Winter tires are made from a different rubber compound than all-season tires. Where an all-season works optimally from about 45 degrees, up to 100 or so, a winter tire is made from a compound designed to work best below that 45-degree point. (They actually grip fine in warmer temperatures, they just wear out very quickly.) By remaining flexible at low temperatures, a winter tire is able to provide safe levels of grip, even on dry pavement. 

Like a Merino Baselayer, Winter Tires Wick Moisture“A big mechanical problem with tire traction on ice is that, as your vehicle rolls across it, the weight and friction in your contact patch melts a very thin film of water in the moment that it’s underneath the tire,” describes Rogers. “You have a lubricant over an already slippery surface, so your tire isn't even completely in contact with the ice.”

Conditions also change rapidly during the winter. Snow can turn to slush, or ice in an instant. And even what looks like dry pavement can be covered with patches of invisible black ice. It’s the winter tire’s job to provide drivers with predictability and grip throughout all that. 

How? “Bridgestone’s big innovation was that they developed something called a multi-cell rubber compound that’s actually slightly porous," says Rogers. "It works a lot like the technical fabrics in your outdoors gear, wicking moisture away from the surface.

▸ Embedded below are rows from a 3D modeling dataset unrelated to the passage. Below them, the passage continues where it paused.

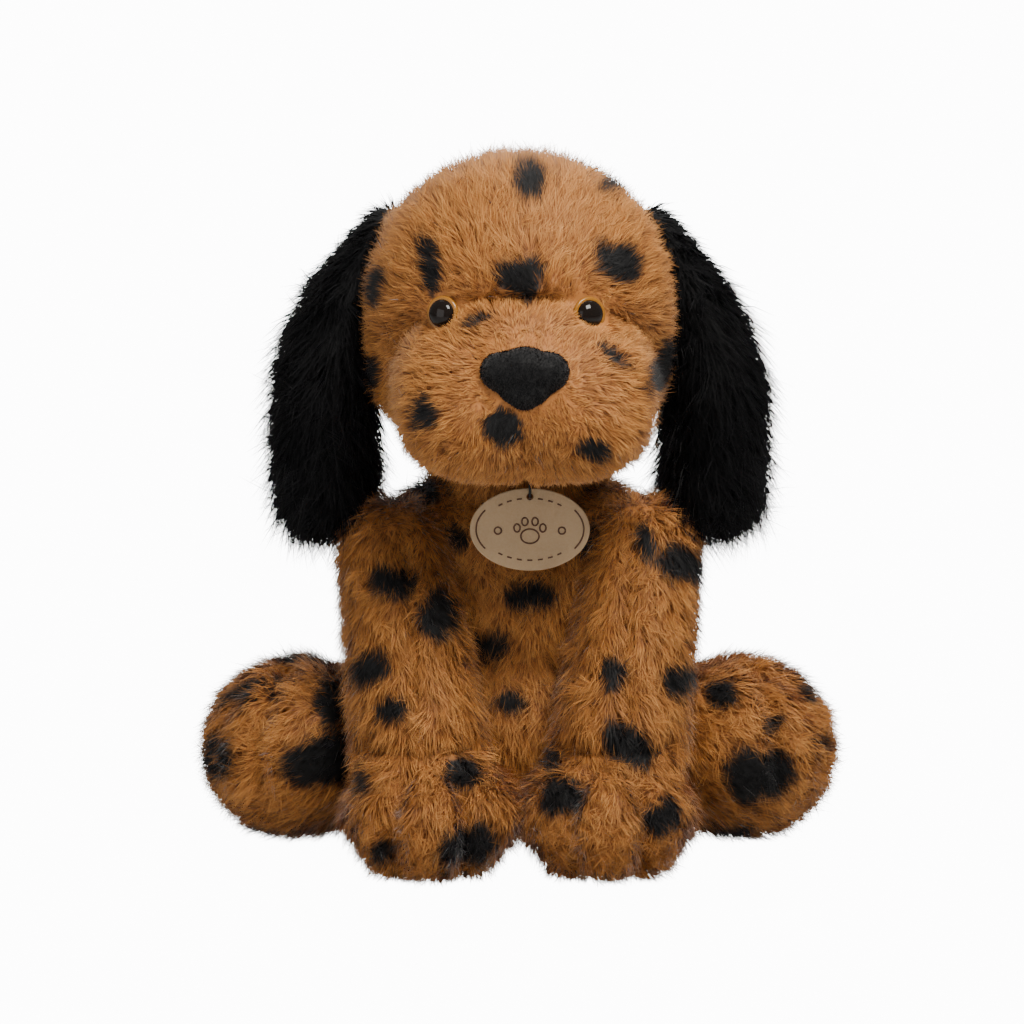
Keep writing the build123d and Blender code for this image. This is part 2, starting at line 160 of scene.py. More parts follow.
class ColourSettings(bpy.types.PropertyGroup):
    """Colours of the cloths and trims."""

    tan_root: FloatVectorProperty(name="Tan root", description="Tan pile at the backing",
                                  subtype="COLOR", size=3, default=(0.105, 0.030, 0.006))
    tan_body: FloatVectorProperty(name="Tan", description="Tan pile along its length",
                                  subtype="COLOR", size=3, default=(0.43, 0.158, 0.030))
    tan_tip: FloatVectorProperty(name="Tan tip", description="Tan pile at its tip",
                                 subtype="COLOR", size=3, default=(0.70, 0.35, 0.105))
    spot: FloatVectorProperty(name="Spot", description="Black of the spots and the ears",
                              subtype="COLOR", size=3, default=(0.0035, 0.0035, 0.004))
    amber: FloatVectorProperty(name="Amber", description="Iris", subtype="COLOR", size=3,
                               default=(0.42, 0.17, 0.022))
    leather: FloatVectorProperty(name="Tag", description="Tag's leather", subtype="COLOR", size=3,
                                 default=(0.52, 0.36, 0.205))


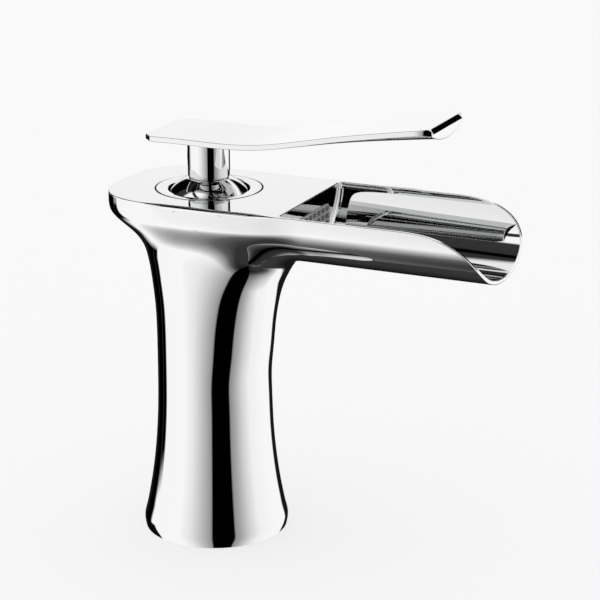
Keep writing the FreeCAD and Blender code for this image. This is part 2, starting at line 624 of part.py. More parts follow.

The multi-cell compound has empty, void space at a slightly-larger-than-molecular level. It gives the moisture somewhere to go temporarily, putting the rubber in contact with the texture of the ice surface.”

By allowing the tire to interact with the ice directly, it’s able to achieve grip. Other tire brands have adopted the technology as well, and it’s a big part of what makes the studless winter tire such great performers. 

Their Tread Grips Much Better Looking at a winter tire next to an all-season, it’s immediately obvious that the former has a much deeper, more open tread pattern that’s covered in small squiggly grooves. These add additional edges to help the tire find more traction. “These additional edges are called sipes,” explains Rogers. “They’re biting edges that provide the traction once the tire is in contact with the surface.” 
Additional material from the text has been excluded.